Whereas many restaurants rely on food deliveries from big suppliers like Sysco and Shamrock, Sabbadini remembers his father coming home with a basket of cherries too big to fit his arms around. He had traded for it. On business trips near the sea, his father would trade wood to artisans for fresh fish — a tank of live eels, boxes of fresh sardines and cuttlefish, and, one time, a 60-kilogram tuna. Whether it was business or everyday community trading, bartering was part of life.

“Giving like a few salami or some wine or helping trim the grapes… that’s a payback, like trading. That is incredible,” he says. “You keep that in your heart. It doesn’t go away.”

Everything from the way food is produced to the way it’s traded to the way it’s consumed was different when he came to America, Sabbadini says. It’s not about which approach is better — though Sabbadini says of course he prefers the Italian manner of living — but about what those approaches say about the values of each culture.

“There was always someone at home; coming for a coffee in the morning, or [my mother would say] ‘I make a cake, come in the afternoon,’ another coffee, and then maybe friends on my father’s side, you open a bottle of wine, then you’re pulling out the salami, and it’s always thinking about food,” Sabbadini says. “And everyday, my grandma, she was living with us in Italy, and actually at night, at dinner, [she’d say,] ‘What are we cooking tomorrow for lunch, what will we have for dinner?’”

That’s an intimate lesson Sabbadini is trying to impart to his family here in the U.S. His two daughters have a “fairy garden” in which they plant vegetables and edible flowers. His youngest daughter attends the Waldorf School in Niwot, which Sabbadini says “is a big sacrifice for me,” but he says it’s important for kids to, say, bake bread and eat it warm with butter, and then to spend three or four hours outside as they do at the school.

Though we may not have the natural abundance of produce as Friuli, nor the historic culture to support a bartering system, nor the educational system to foster that care of food, Sabbadini believes we can remedy those issues with our food culture if we start young — and if adults who truly value this way of living commit to sacrifices; if they, say, cut their gym visit 10 minutes short or leave work on time.

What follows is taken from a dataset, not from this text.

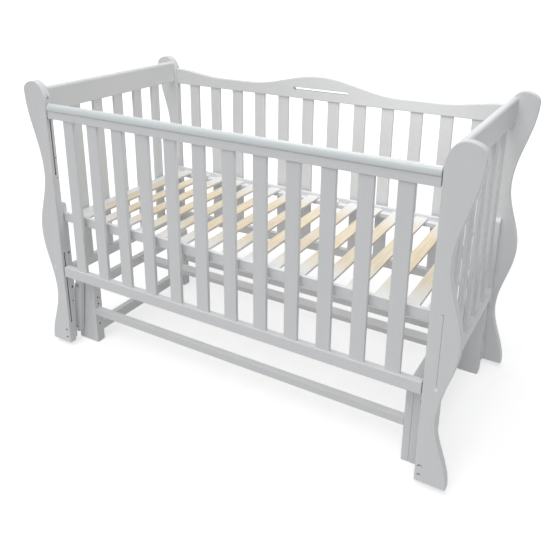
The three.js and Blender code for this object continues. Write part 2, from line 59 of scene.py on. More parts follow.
# Places along x and y are measured from the crib's middle
CRIB_GAP = 15 * MM  # floor to the posts' feet
POST_EDGE_X = 597 * MM  # the posts' straight edges
POST_CENTRE_Y = 310 * MM
POST_THICKNESS = 25 * MM
BATTEN_FRONT_Y = 297.2 * MM  # the battens' faces towards the posts
LINK_FACES = (275.2 * MM, 257.2 * MM)  # the links' outer and inner faces along y
BOLT_BORE = 4.3 * MM  # radius of the pivot bolts' holes in links and legs
FOOT_INSET = 12 * MM  # foot holes from the posts' straight edges
SCREW_CAP_INSET = 33 * MM
PIVOT = (591.3 * MM, 210 * MM)  # (x, z) of the links' upper pivots, in the legs
FOOT_PIVOT = (612.5 * MM, CRIB_GAP + 30 * MM)  # the lower ones, in the battens' feet

# Heights over the posts' feet
FOOT_HOLES = (19 * MM, 46 * MM)
SCREW_CAP_HEIGHT = 275 * MM
CATCH_HEIGHT = 834 * MM
HIGH_PIN = 784.25 * MM  # guide pins of the raised drop side
LOW_PIN = 265.5 * MM
DROP_TRAVEL = 190 * MM
ENTRY_RISE = 62 * MM  # how far the low grooves go on upwards, to put the pins in
LOW_RAIL_FOOT = 237 * MM  # low rails of the back and the ends
LOW_RAIL_HEIGHT = 31 * MM

# Panels and cuts
OVERCUT = 1 * MM  # how far a cutter stands out of the face that it cuts
RAIL_HALF = 10 * MM  # half the thickness of the long rails
SLAT_WIDTH = 40 * MM
SLAT_THICKNESS = 12 * MM
SLAT_MARGIN = 76 * MM  # middle of a long panel's last slat from the panel's end
SLAT_ROOT = 4 * MM  # how far slats go into their low rail
SLAT_TOP_ROOT = 7 * MM  # and into their top rail

CAMERA_PLACE = (0.9406, -1.6225, 1.2414)
CAMERA_TURN = (29.98, 70.82, 0.48)  # pan, tilt and roll in degrees
CAMERA_SHIFT = -0.1625


# Properties: what a user of the crib would change


class CribShape(bpy.types.PropertyGroup):
    """Roundings of the crib's boards."""

    post_edge: bpy.props.FloatProperty(
        name="Post edge", description="Radius along the edges of the wavy posts", default=2.5 * MM,
        min=0.5 * MM, max=6 * MM, unit="LENGTH")
    board_edge: bpy.props.FloatProperty(
        name="Board edge", description="Radius along the edges of the square boards", default=1.4 * MM,
        min=0.3 * MM, max=4 * MM, unit="LENGTH")
    rail_edge: bpy.props.FloatProperty(
        name="Rail edge", description="Radius along the edges of the low rails", default=2.6 * MM,
        min=0.3 * MM, max=6 * MM, unit="LENGTH")
    slat_edge: bpy.props.FloatProperty(
        name="Slat edge", description="Radius along the long edges of the upright slats", default=2.8 * MM,
        min=0.3 * MM, max=5 * MM, unit="LENGTH")
    bed_slat_edge: bpy.props.FloatProperty(
        name="Bed slat edge", description="Radius along the long edges of the bed slats", default=1.6 * MM,
        min=0.3 * MM, max=3.5 * MM, unit="LENGTH")
    edge_steps: bpy.props.IntProperty(
        name="Edge steps", description="Faces across each rounded edge", default=4, min=2, max=8)
    wave_steps: bpy.props.IntProperty(
        name="Wave steps", description="Points between two bends of a post's outline", default=26,
        min=8, max=60)


class CribFinish(bpy.types.PropertyGroup):
    """Colours and gloss of the finishes."""

    paint: bpy.props.FloatVectorProperty(
        name="Paint", description="Colour of the satin paint", default=(0.775, 0.785, 0.795),
        size=3, min=0, max=1, subtype="COLOR")
    lacquer: bpy.props.FloatVectorProperty(
        name="Cap lacquer", description="Colour of the glossy cap on the drop side",
        default=(0.71, 0.745, 0.755), size=3, min=0, max=1, subtype="COLOR")
    plastic: bpy.props.FloatVectorProperty(
        name="Plastic", description="Colour of the screw caps", default=(0.92, 0.93, 0.93),
        size=3, min=0, max=1, subtype="COLOR")
    birch: bpy.props.FloatVectorProperty(
        name="Birch", description="Colour of the bare bed slats", default=(0.81, 0.735, 0.575),
        size=3, min=0, max=1, subtype="COLOR")
    birch_dark: bpy.props.FloatVectorProperty(
        name="Birch grain", description="Colour of the bed slats' grain", default=(0.72, 0.61, 0.44),
        size=3, min=0, max=1, subtype="COLOR")
    birch_end: bpy.props.FloatVectorProperty(
        name="Birch ends", description="Colour of the bed slats' pale ends", default=(0.84, 0.835, 0.82),
        size=3, min=0, max=1, subtype="COLOR")
    zinc: bpy.props.FloatVectorProperty(
        name="Zinc", description="Colour of the zinc plated steel", default=(0.62, 0.63, 0.65),
        size=3, min=0, max=1, subtype="COLOR")
    paint_gloss: bpy.props.FloatProperty(
        name="Paint roughness", description="Roughness of the satin paint", default=0.42, min=0.05, max=1,
        subtype="FACTOR")
    cap_gloss: bpy.props.FloatProperty(
        name="Cap roughness", description="Roughness of the glossy cap", default=0.16, min=0.02, max=1,
        subtype="FACTOR")


class CribStudio(bpy.types.PropertyGroup):
    """Lamps, surroundings and camera."""

    sky: bpy.props.FloatProperty(
        name="Surroundings", description="Strength of the pale light from all round", default=0.38,
        min=0, max=3)
    top_light: bpy.props.FloatProperty(
        name="Top light", description="Power of the large lamp above the crib", default=17, min=0, max=200,
        unit="POWER")
    side_light: bpy.props.FloatProperty(
        name="Side light", description="Power of the small lamp above the bed that looks to the left",
        default=2.2, min=0, max=100, unit="POWER")
    front_light: bpy.props.FloatProperty(
        name="Front light", description="Strength of the even light from high in front", default=1.22,
        min=0, max=10)
    lens: bpy.props.FloatProperty(
        name="Lens", description="Focal length of the camera", default=42.6, min=20, max=120, unit="CAMERA")


# Outlines


def arc(centre, radii, start, end, steps):
    """Points of part of an ellipse, both ends among them, angles in degrees."""
    points = []
    for i in range(steps + 1):
        angle = math.radians(start + (end - start) * i / steps)
        points.append((centre[0] + radii[0] * math.cos(angle), centre[1] + radii[1] * math.sin(angle)))
    return points


def circle(radius, centre, steps):
    """Points of a circle, anticlockwise."""
    return arc(centre, (radius, radius), 0, 360, steps)[:-1]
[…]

“Sometimes I have to stop [working] and say, ‘I’m home for dinner tonight. We eat all together.’ Even if I cook all day long,” Sabbadini says. “Then we’re sitting down, which I try to teach my daughters is important. Right now they’re small and it’s a good way to learn. Like, ‘No, we’re sitting down, we’re closing the computer, sitting down.’”

Sabbadini is also trying to bring those values directly to the food scene in Boulder County. He works with local producers to procure meat of the quality his family could obtain in Italy — from Clint Buckner of Boulder Lamb, for instance. Hosting farm dinners enables Sabbadini to use first-cut vegetables and expose hundreds of diners every year to the difference between farm-fresh produce and store-brought produce. His butchery classes give students tools to break down pigs, lambs, chickens and produce sausage — artisanal skills that otherwise would be lost, he says.

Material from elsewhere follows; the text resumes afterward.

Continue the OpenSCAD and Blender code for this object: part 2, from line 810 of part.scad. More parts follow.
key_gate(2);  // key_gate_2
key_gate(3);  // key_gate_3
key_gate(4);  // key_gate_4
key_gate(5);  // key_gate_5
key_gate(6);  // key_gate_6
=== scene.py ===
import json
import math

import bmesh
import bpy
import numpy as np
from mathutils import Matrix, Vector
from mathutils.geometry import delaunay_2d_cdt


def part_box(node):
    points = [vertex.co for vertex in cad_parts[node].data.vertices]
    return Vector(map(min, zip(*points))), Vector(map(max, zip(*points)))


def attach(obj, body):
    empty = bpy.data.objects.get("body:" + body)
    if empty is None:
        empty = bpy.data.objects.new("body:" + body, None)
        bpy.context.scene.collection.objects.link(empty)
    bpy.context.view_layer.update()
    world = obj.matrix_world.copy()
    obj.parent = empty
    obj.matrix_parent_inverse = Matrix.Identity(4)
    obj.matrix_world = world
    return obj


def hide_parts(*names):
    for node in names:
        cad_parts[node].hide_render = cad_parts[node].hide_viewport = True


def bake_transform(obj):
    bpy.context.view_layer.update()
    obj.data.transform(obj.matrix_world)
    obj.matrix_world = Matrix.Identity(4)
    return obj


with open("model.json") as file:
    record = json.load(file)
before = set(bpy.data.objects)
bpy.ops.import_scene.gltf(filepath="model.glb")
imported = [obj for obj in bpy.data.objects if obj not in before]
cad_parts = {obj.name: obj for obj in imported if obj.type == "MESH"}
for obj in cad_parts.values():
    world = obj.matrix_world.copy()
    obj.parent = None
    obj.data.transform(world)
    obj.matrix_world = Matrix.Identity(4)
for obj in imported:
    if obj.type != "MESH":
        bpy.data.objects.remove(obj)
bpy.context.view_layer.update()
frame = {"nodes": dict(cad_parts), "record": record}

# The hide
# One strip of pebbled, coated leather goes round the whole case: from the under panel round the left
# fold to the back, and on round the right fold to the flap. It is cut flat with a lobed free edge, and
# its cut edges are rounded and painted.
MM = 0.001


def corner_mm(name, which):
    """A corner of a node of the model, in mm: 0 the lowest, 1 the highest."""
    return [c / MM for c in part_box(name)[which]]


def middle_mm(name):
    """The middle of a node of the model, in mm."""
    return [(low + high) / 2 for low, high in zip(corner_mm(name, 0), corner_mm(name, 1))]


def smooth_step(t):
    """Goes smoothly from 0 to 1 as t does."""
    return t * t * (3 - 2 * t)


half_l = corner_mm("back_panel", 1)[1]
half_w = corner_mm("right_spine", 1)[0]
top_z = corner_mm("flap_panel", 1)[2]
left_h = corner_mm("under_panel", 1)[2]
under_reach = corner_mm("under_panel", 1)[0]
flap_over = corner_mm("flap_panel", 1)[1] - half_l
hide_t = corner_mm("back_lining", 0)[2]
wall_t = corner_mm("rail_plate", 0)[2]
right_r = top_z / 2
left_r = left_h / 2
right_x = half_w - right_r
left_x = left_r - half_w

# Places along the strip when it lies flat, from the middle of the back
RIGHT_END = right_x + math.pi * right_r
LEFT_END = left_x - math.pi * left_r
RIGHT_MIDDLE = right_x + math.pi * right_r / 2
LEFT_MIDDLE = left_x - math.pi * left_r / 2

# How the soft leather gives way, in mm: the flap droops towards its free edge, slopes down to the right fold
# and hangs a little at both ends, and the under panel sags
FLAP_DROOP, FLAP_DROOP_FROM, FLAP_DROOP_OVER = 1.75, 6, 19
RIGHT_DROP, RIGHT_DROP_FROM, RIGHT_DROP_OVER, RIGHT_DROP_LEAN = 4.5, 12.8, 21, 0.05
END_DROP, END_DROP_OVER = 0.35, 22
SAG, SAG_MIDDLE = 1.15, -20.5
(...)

For all this talk, the proof is in the risotto, as it were: the food Sabbadini produces is beautiful. Think cubes of fresh melon with charred shishito peppers, mint and a dollop of chèvre; or, blanched asparagus stalks with violet sage blossoms, shaved parmesan and brown butter; or, porchetta-style roast lamb, rolled with herbs and garlic with a crispy fat bark.

Although simple Italian food can make the transition to America, maybe three- or four-hour lunch breaks shared with neighbors and business partners over wine and coffee and grappa may never take hold in the U.S. And though Sabbadini says he’d like his children to experience the Italian way of life, he also recognizes that his former countrymen, too, have gotten caught up in the pursuit of something beyond the simple life, to potentially culture-shocking effects: As Italy and other formerly cash-based European economies turn to credit cards, it’s the country’s artisans and system of local trade that faces the greatest risk.

“We’re trying to copy the American Dream, and they don’t realize it’s not very good, honestly. Yeah, you can have everything you want. You can have a million-dollar house and then you have to pay it and if you don’t pay it, they eat you alive. You are on the street, not even,” he says.

Sabbadini says Italians, though historically risk-averse, tend to follow trends, and the abundance of credit means more people have cars and thus have more access to malls, which are proliferating. Whereas there used to be a local butcher, dairy farmer, baker, druggist, etc., in each village, now Italians are going to superstores.

But if the problem started here in the U.S., maybe the answer is here, too. Sabbadini, along with all the other folks trying to change our culture through food, are keen to find out.    

“I know we need to act,” Sabbadini says. “In my little world, I think I’m acting.”